I am starting to resonate more and more with INTP now that I know more about the model. I am introverted (I), imaginative (N), hard time deciding what to do so (T), and overall more focused on perceiving info than judging it so (P), but it's kinda confusing. Watch me change it after more research. Edit: oh wait, if I'm more focused on perceiving than it should (J) because the last letter is suppose to tell you the placement of the functions, so I should be INTJ. I'm going to leave this here so you can see how confusing this is :P. Edit, edit: no, I'm INTP :P. I think I have similarities with INFP because I find my experience of reality can't be expressed in words fully and I realize the limitations of logic and thought, but that's only because I'm into spirituality. This model does not account for spirituality, so minus that, I am an INTP. I got 51% on N/S and T/F, so yes.

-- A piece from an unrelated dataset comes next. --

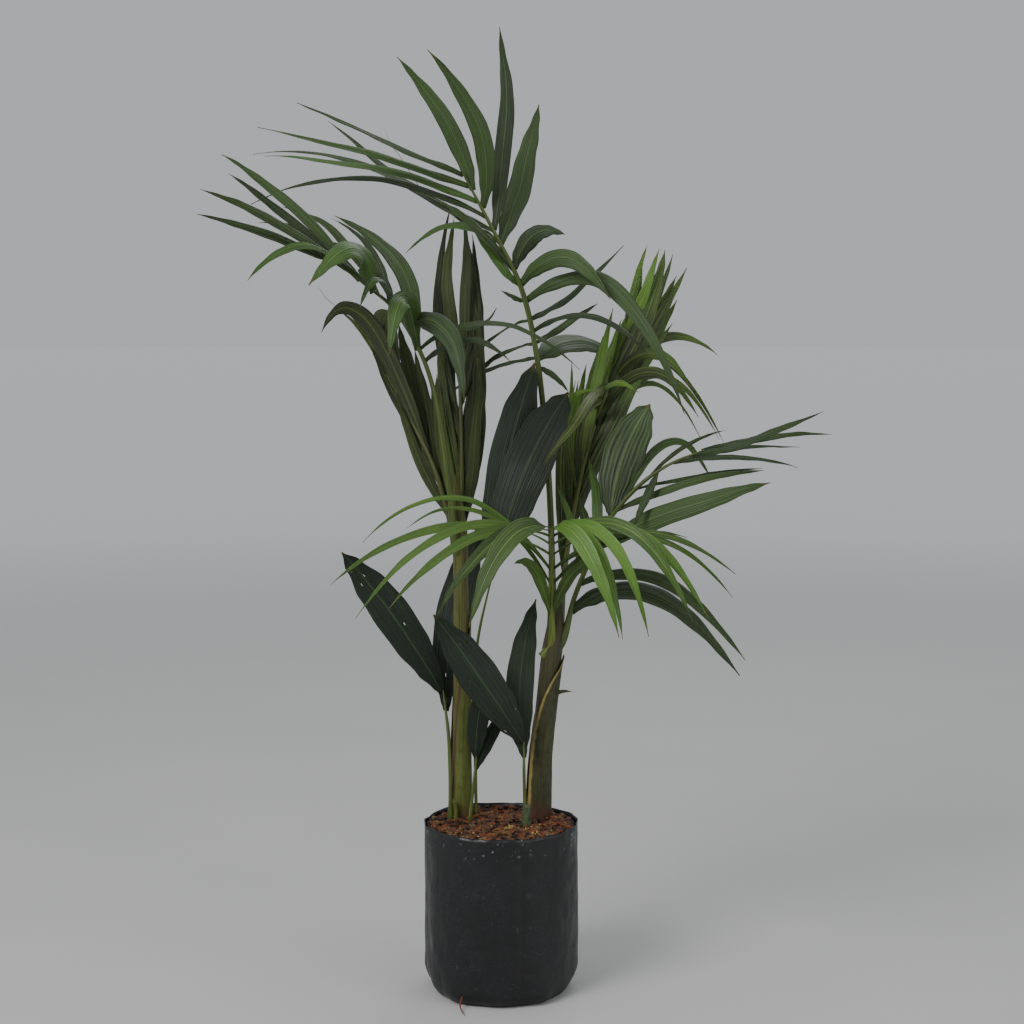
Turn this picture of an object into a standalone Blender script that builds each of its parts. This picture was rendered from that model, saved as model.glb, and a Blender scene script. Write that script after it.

The thing that confused me the most, and I would want others to know about, is that the terms in the model are different from how we use them in real life. So, (F)eeling is not being in touch with emotions, it means having a sense of right/wrong. (S)ensing (aka Observing) is not being in touch with the present moment in a meditative sense, but being present in an "objective", literal sense (objective labeling). So someone who looks at a TV and says "oh it's a TV" and moves on rather than thinking of a TV has a metaphor. There are others too like P and J, the model's quite complex.